Arguably, I shouldn't feel stress for things so far beyond my control, but at the same time I have a vested interest in my community and its future (and if so many people feel this way, it certainly _feels_ like a credible threat).




I think stress is natural reaction to learning that your community has abhorrent views, but you could train yourself to minimise that reaction in a stoic manner.

Training is in many ways a body thing as well as mind. E.g. learning to modulate fear and disgust reactions, heart rate, breathe so as to let the adrenalin spike pass (if you want), change muscle posture, etc.

And you should anyway on intellectual grounds, because words' intepretion is often different, at least in degree and shades and layers of meaning, than the intent of their author.
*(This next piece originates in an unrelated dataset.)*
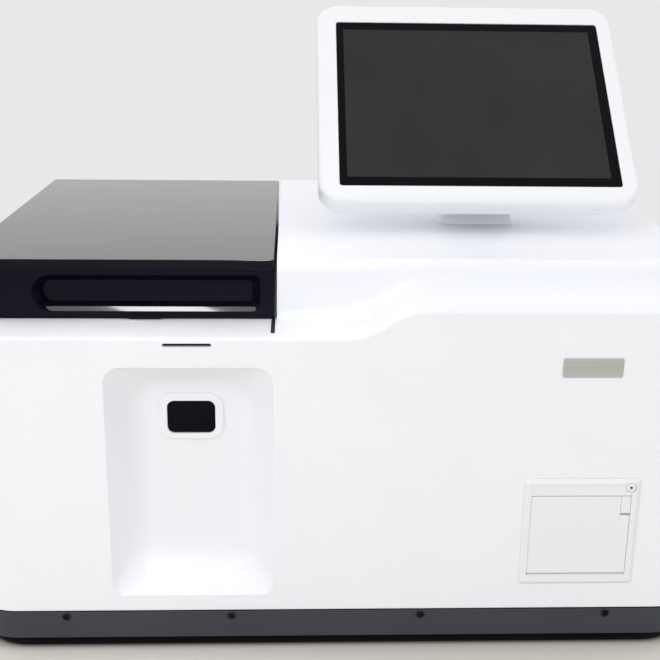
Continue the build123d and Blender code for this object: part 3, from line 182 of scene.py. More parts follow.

For example "$X apologism" is often a misinterpretation of words someone was using to try to reduce the amount of $X in the world (due to the world and people being complicated). Many issues are "no matter what you say, or where you are coming from, someone will think you mean almost the opposite, and sometimes they have a vested interest in thinking that".

But reducing stress doesn't have to mean stop caring.

It can make you more effective at caring.

For anyone with an interest in their community and its future, I'd advocate for deciding which reactions to keep, maybe even develop (e.g. various ways to channel anger constructively, such as politics, community organising, creating new institutions), and training yourself to reduce stress and other intense reactions that you decide are not so helpful (e.g. anxiety from watching the news).

My main point is to encourage people to think of stress and anger as being a mix of constructive and destructive types.

My approach these days is to first try to overcome my anger and despair at knowing how many people seem to think what they do, and when I (eventually!) calm down, ask myself how can I affect the world to change this. I must admit, it is challenging these days because I've come to think of large numbers of my fellow humans as jerks who are happiest when damaging others!